*** Supplied material ***

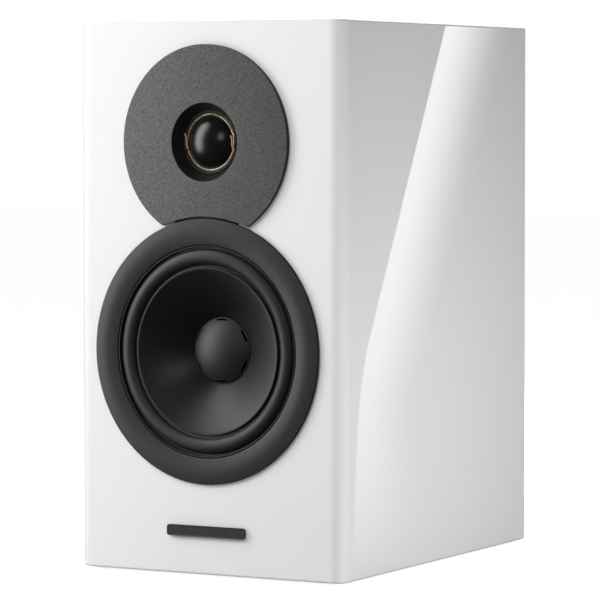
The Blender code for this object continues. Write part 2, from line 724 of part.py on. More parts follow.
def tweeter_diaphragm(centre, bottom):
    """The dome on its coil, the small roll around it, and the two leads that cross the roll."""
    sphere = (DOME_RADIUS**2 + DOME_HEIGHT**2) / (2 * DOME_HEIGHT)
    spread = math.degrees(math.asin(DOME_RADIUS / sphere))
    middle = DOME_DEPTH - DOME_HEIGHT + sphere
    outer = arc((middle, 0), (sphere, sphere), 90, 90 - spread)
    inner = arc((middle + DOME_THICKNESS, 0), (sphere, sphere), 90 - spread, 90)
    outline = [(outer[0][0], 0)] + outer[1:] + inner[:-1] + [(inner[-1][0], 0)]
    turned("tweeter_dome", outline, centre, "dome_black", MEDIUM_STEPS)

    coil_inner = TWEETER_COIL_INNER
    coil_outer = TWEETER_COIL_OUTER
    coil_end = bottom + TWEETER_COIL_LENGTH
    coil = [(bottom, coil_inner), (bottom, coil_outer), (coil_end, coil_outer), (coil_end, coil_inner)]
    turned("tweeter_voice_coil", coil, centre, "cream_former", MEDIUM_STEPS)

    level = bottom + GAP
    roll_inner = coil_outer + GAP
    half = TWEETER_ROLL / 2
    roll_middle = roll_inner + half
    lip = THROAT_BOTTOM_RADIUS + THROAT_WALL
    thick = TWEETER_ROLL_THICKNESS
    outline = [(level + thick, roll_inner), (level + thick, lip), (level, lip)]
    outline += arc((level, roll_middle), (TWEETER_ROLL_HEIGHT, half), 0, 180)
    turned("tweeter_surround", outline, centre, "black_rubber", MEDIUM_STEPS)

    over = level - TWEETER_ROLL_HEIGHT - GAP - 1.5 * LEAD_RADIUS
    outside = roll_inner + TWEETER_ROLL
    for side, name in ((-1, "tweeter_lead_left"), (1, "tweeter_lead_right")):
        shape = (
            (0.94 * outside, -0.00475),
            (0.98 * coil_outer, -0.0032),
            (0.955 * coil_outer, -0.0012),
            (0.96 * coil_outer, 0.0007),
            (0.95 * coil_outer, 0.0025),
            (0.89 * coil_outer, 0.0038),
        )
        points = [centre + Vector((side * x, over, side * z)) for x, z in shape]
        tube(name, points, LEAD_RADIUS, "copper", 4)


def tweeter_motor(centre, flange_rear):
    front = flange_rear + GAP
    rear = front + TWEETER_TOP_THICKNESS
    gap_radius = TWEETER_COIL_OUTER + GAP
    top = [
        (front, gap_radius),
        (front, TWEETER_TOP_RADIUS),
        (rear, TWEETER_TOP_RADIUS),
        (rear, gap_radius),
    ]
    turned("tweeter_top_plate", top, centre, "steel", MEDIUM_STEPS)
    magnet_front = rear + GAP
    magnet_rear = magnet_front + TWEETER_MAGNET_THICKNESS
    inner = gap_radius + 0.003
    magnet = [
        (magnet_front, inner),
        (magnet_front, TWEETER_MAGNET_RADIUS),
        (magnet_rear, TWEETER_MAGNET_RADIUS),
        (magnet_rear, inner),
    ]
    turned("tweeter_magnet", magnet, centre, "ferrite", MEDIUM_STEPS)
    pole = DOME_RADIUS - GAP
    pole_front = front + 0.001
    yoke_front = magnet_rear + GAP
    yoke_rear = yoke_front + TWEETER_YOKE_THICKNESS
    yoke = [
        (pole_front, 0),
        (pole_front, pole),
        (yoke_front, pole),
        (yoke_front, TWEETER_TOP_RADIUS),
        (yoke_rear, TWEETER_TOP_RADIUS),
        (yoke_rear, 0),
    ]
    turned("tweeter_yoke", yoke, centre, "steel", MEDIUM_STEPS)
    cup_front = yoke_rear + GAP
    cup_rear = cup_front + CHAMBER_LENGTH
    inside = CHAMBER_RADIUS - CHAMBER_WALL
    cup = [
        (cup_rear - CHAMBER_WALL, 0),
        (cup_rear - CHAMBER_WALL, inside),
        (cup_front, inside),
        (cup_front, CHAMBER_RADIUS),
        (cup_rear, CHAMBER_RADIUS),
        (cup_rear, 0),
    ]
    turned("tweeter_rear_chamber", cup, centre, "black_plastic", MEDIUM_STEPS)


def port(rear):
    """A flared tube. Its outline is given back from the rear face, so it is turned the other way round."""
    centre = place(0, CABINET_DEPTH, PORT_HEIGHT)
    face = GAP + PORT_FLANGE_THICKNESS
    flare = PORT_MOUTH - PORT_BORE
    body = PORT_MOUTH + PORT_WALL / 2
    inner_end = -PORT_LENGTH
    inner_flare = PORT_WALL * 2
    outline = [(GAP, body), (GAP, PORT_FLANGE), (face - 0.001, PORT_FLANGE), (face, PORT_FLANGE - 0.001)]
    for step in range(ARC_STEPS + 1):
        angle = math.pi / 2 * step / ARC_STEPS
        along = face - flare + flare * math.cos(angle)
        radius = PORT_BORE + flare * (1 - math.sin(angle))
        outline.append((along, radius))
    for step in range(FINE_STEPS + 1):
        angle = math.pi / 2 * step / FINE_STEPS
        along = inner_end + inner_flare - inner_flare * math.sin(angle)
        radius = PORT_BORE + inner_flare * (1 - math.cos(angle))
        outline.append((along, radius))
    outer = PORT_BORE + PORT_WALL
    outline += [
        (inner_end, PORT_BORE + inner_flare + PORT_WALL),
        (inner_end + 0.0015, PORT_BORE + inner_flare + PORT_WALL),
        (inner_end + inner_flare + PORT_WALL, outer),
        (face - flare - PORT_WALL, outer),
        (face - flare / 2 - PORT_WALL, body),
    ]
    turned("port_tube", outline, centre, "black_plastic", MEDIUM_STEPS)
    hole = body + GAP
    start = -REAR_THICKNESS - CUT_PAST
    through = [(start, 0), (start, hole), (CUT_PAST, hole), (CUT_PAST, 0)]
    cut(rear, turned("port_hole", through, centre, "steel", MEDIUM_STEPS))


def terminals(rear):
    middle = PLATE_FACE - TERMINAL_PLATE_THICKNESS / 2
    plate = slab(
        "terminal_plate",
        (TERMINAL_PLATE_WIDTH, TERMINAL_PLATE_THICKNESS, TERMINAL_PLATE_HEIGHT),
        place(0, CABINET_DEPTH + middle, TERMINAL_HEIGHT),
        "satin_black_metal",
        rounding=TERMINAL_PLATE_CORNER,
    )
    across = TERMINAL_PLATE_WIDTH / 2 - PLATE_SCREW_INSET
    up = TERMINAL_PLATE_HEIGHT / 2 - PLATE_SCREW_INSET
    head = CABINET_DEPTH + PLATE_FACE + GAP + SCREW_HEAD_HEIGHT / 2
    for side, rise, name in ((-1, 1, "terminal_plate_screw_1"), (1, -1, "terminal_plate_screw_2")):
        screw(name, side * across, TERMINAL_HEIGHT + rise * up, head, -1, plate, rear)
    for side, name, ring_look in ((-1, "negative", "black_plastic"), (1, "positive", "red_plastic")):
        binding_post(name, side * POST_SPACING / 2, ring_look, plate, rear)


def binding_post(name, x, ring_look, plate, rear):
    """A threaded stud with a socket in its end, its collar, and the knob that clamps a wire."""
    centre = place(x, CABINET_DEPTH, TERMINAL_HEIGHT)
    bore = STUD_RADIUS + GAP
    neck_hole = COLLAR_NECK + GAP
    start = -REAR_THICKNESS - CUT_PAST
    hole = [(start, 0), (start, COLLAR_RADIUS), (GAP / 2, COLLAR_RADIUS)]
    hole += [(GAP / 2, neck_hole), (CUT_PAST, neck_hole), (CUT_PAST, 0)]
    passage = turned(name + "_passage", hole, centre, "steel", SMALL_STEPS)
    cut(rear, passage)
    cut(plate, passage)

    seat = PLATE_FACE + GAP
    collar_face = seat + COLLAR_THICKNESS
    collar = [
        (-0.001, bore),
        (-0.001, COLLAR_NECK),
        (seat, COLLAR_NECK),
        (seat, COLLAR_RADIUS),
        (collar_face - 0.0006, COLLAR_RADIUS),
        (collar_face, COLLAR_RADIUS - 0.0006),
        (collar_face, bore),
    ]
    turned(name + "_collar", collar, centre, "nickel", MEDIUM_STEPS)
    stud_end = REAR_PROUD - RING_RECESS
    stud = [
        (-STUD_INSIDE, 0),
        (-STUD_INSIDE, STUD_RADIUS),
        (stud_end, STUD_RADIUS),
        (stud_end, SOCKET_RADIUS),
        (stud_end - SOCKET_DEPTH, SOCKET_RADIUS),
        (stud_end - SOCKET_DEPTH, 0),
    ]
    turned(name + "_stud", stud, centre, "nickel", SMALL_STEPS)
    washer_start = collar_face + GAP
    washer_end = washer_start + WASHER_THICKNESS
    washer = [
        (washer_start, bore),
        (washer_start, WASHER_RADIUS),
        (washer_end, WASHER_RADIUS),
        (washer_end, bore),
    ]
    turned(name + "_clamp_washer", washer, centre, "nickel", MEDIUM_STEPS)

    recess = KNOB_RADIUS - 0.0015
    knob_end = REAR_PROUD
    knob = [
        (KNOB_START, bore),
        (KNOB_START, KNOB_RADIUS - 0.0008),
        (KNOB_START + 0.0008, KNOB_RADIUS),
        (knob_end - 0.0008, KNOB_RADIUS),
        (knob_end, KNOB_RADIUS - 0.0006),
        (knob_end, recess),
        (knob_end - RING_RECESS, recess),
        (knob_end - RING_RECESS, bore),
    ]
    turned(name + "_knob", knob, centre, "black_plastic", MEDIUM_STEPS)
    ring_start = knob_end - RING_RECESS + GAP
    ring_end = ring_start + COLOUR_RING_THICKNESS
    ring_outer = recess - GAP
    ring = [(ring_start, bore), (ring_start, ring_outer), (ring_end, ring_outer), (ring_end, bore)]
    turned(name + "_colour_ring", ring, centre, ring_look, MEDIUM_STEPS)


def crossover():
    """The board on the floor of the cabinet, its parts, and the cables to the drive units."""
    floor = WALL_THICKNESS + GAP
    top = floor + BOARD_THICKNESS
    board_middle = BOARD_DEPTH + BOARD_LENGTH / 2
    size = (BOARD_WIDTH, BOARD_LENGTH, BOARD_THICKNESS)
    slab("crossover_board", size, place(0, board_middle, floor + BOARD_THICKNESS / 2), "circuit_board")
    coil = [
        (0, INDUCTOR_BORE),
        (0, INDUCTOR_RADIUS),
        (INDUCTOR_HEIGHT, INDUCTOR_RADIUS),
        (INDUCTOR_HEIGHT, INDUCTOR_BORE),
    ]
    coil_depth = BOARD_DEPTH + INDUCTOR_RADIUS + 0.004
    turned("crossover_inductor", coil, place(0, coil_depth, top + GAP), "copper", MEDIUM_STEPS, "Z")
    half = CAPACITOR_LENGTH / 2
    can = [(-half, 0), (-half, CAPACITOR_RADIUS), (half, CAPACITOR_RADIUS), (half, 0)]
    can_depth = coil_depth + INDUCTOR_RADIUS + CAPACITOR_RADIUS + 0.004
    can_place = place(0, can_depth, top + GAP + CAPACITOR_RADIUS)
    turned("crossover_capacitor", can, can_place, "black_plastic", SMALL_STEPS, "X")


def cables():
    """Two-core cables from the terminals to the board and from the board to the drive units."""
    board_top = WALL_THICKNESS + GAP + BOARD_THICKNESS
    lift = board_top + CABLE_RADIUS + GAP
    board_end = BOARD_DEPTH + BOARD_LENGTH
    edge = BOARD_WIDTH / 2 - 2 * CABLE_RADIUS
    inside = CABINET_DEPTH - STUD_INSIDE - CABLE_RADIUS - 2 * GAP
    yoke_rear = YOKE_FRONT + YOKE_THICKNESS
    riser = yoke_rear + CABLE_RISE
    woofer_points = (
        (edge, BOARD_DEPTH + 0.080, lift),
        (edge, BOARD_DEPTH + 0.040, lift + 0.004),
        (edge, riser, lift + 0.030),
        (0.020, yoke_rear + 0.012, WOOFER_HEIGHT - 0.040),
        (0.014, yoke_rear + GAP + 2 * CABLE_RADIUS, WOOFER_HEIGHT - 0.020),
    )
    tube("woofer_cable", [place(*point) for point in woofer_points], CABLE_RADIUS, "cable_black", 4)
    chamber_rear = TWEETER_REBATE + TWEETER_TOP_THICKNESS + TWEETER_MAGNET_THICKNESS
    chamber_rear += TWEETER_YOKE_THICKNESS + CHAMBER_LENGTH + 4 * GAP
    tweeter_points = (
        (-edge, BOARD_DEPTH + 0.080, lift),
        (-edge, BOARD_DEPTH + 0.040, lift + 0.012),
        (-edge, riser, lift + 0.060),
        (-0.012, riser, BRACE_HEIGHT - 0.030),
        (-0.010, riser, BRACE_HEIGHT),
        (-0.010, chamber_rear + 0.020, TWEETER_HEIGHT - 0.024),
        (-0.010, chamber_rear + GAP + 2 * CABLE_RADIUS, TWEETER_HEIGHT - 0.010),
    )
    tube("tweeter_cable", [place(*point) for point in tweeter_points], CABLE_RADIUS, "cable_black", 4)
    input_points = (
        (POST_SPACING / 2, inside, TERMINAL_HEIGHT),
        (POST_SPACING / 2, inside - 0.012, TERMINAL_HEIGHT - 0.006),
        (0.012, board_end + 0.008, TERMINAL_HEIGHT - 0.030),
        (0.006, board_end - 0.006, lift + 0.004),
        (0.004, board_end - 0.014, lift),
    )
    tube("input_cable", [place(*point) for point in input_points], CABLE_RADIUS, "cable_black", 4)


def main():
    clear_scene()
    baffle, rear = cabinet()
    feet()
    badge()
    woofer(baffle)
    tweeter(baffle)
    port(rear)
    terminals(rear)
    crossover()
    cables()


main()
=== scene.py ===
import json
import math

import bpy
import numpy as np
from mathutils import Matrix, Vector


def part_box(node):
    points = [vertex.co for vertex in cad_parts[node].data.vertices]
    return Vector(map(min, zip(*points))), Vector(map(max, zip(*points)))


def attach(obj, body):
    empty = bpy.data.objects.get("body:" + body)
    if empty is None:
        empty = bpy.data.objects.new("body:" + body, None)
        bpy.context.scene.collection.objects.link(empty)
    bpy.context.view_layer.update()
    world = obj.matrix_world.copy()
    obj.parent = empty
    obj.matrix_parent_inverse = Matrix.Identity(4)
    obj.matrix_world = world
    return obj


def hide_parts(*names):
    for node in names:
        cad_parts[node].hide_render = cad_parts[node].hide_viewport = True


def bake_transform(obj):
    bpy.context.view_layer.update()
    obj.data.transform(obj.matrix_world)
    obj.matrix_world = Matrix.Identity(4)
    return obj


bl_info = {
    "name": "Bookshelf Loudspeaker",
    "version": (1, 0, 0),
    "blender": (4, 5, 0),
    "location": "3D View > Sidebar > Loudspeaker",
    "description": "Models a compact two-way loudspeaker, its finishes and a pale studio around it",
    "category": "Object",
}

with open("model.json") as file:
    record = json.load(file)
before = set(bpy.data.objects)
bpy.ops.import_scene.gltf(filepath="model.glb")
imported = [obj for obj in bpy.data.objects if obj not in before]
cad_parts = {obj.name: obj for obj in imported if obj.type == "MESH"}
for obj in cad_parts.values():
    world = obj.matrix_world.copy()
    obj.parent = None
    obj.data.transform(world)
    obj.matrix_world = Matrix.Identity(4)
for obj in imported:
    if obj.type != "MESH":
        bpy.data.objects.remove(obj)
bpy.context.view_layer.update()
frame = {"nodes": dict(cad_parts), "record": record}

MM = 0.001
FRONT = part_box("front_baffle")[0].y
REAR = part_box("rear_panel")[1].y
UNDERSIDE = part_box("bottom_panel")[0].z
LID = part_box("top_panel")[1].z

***

* [What is asked] Return every line from the one holding "woofer(baffle)" through the end of the data, exactly as it appears, with both ends kept and nothing else.

* [Solution to the problem]
    woofer(baffle)
    tweeter(baffle)
    port(rear)
    terminals(rear)
    crossover()
    cables()


main()
=== scene.py ===
import json
import math

import bpy
import numpy as np
from mathutils import Matrix, Vector


def part_box(node):
    points = [vertex.co for vertex in cad_parts[node].data.vertices]
    return Vector(map(min, zip(*points))), Vector(map(max, zip(*points)))


def attach(obj, body):
    empty = bpy.data.objects.get("body:" + body)
    if empty is None:
        empty = bpy.data.objects.new("body:" + body, None)
        bpy.context.scene.collection.objects.link(empty)
    bpy.context.view_layer.update()
    world = obj.matrix_world.copy()
    obj.parent = empty
    obj.matrix_parent_inverse = Matrix.Identity(4)
    obj.matrix_world = world
    return obj


def hide_parts(*names):
    for node in names:
        cad_parts[node].hide_render = cad_parts[node].hide_viewport = True


def bake_transform(obj):
    bpy.context.view_layer.update()
    obj.data.transform(obj.matrix_world)
    obj.matrix_world = Matrix.Identity(4)
    return obj


bl_info = {
    "name": "Bookshelf Loudspeaker",
    "version": (1, 0, 0),
    "blender": (4, 5, 0),
    "location": "3D View > Sidebar > Loudspeaker",
    "description": "Models a compact two-way loudspeaker, its finishes and a pale studio around it",
    "category": "Object",
}

with open("model.json") as file:
    record = json.load(file)
before = set(bpy.data.objects)
bpy.ops.import_scene.gltf(filepath="model.glb")
imported = [obj for obj in bpy.data.objects if obj not in before]
cad_parts = {obj.name: obj for obj in imported if obj.type == "MESH"}
for obj in cad_parts.values():
    world = obj.matrix_world.copy()
    obj.parent = None
    obj.data.transform(world)
    obj.matrix_world = Matrix.Identity(4)
for obj in imported:
    if obj.type != "MESH":
        bpy.data.objects.remove(obj)
bpy.context.view_layer.update()
frame = {"nodes": dict(cad_parts), "record": record}

MM = 0.001
FRONT = part_box("front_baffle")[0].y
REAR = part_box("rear_panel")[1].y
UNDERSIDE = part_box("bottom_panel")[0].z
LID = part_box("top_panel")[1].z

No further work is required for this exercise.